Le Cogito cartésien 1
- damienclergetgurna
- 31 déc. 2024
- 5 min de lecture
Dernière mise à jour : 2 janv.
Sur quoi repose la certitude que l’on attache à la connaissance scientifique ? D’une part, sur l’expérience (le fameux : « testé en laboratoire »), d’autre part sur la démonstration. Expérience et démonstration sont les deux principaux outils d’une connaissance authentiquement scientifique.
Or, pour que l’expérience soit fiable il faut auparavant présupposer la fiabilité de la sensation comme critère de la vérité. C’est là une postulation métaphysique dont aucun savoir scientifique ne rend compte, mais qui lui sert de point de départ. Or, cette conviction que le monde extérieur auquel donnent accès mes sensation existe bel et bien, n’est pas d’une infrangible certitude. Bien sûr, chacun d'entre nous croit naturellement que les choses extérieures existent hors de lui et, en général, personne n'en doute… mais l'on pourrait très bien imaginer, dit Descartes, que nous sommes en train de rêver.

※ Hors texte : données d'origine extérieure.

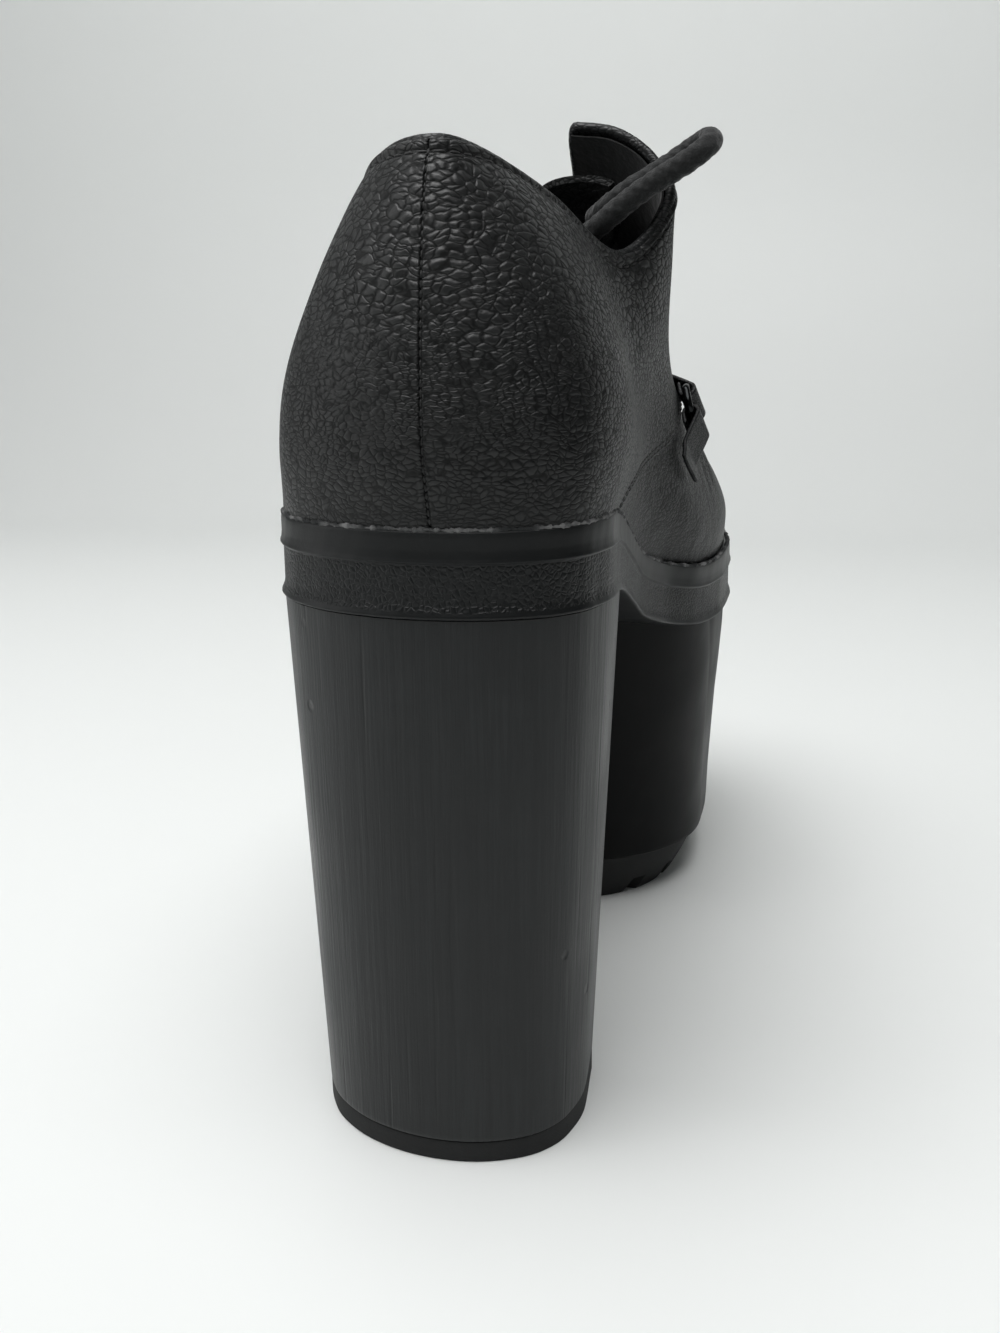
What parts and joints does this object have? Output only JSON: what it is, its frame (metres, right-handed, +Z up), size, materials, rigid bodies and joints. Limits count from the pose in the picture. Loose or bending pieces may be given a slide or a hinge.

Dans le film Matrix, par exemple, les protagonistes sont persuadés de vivre au milieu de choses qui existent en dehors d'eux, alors qu'en réalité ils sont endormis dans un cocon. Descartes recourt à un argument du même type : « Combien de fois m'est-il arrivé de songer, la nuit que j'étais en ce lieu, que j'étais habillé, que j'étais auprès du feu, quoique je fusse tout nu dedans mon lit. Il me semble bien à présent que ce n'est point avec des yeux endormis que je regarde ce papier ; que cette tête que je remue n'est point assoupie ; que c'est avec dessein et de propos délibéré que j'étends cette main et que je la sens : ce qui arrive dans le sommeil ne semble point si clair ni si distinct que tout ceci. Mais en y pensant soigneusement, je me ressouviens d'avoir été souvent trompé, lorsque je dormais, par de semblables illusions. Et m'arrêtant sur cette pensée, je vois si manifestement qu'il n'y a point d'indices concluants, ni de marques assez certaines par où l'on puisse distinguer nettement la veille d'avec le sommeil, que j'en suis tout étonné ». C'est très invraisemblable, mais ce n'est pas impossible. Après tout, il y a bien des philosophes qui ont remis en cause l'existence des choses sensibles !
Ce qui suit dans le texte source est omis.